# Stated exercise
Quote exactly the lines spanning from the top of the data below to the line that contains "from mathutils import Vector", including both.

------------------------

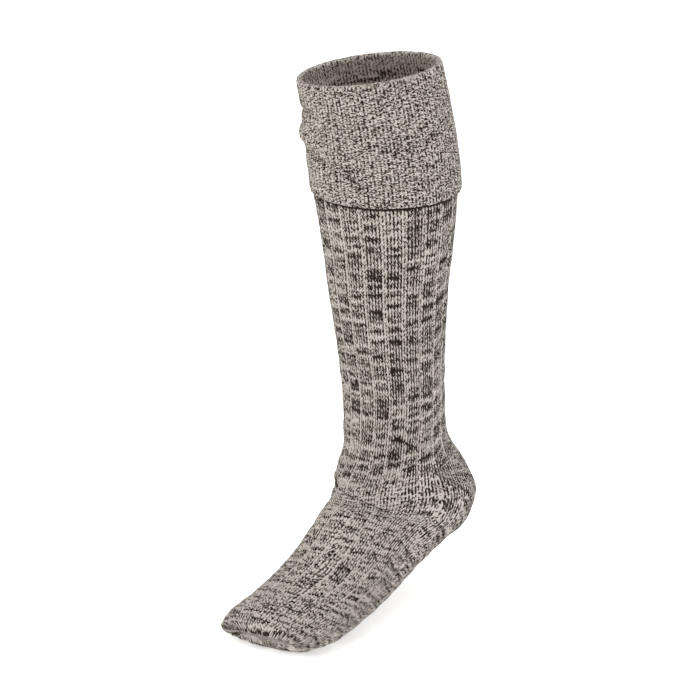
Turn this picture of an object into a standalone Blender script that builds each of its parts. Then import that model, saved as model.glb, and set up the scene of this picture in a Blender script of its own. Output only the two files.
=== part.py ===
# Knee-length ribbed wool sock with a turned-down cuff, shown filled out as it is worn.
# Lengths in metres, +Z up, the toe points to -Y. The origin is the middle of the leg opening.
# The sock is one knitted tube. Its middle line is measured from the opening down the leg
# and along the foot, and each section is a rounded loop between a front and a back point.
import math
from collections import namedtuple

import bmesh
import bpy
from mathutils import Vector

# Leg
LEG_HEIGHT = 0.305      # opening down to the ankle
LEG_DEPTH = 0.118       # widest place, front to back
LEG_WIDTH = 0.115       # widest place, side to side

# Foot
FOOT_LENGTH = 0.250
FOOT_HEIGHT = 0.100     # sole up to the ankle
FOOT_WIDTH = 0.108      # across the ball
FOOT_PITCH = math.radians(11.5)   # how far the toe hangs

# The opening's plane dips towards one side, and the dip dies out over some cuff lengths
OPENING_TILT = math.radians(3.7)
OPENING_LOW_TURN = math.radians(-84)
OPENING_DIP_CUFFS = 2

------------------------

# Exercise result
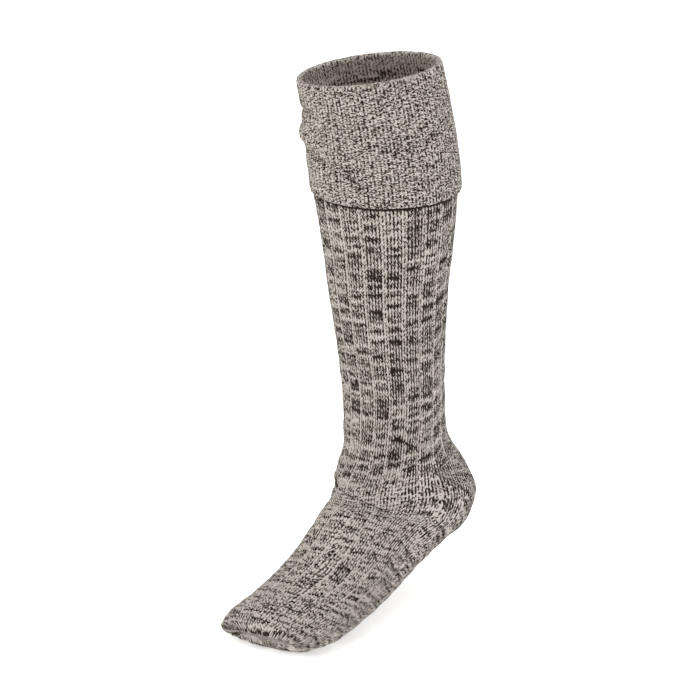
Turn this picture of an object into a standalone Blender script that builds each of its parts. Then import that model, saved as model.glb, and set up the scene of this picture in a Blender script of its own. Output only the two files.
=== part.py ===
# Knee-length ribbed wool sock with a turned-down cuff, shown filled out as it is worn.
# Lengths in metres, +Z up, the toe points to -Y. The origin is the middle of the leg opening.
# The sock is one knitted tube. Its middle line is measured from the opening down the leg
# and along the foot, and each section is a rounded loop between a front and a back point.
import math
from collections import namedtuple

import bmesh
import bpy
from mathutils import Vector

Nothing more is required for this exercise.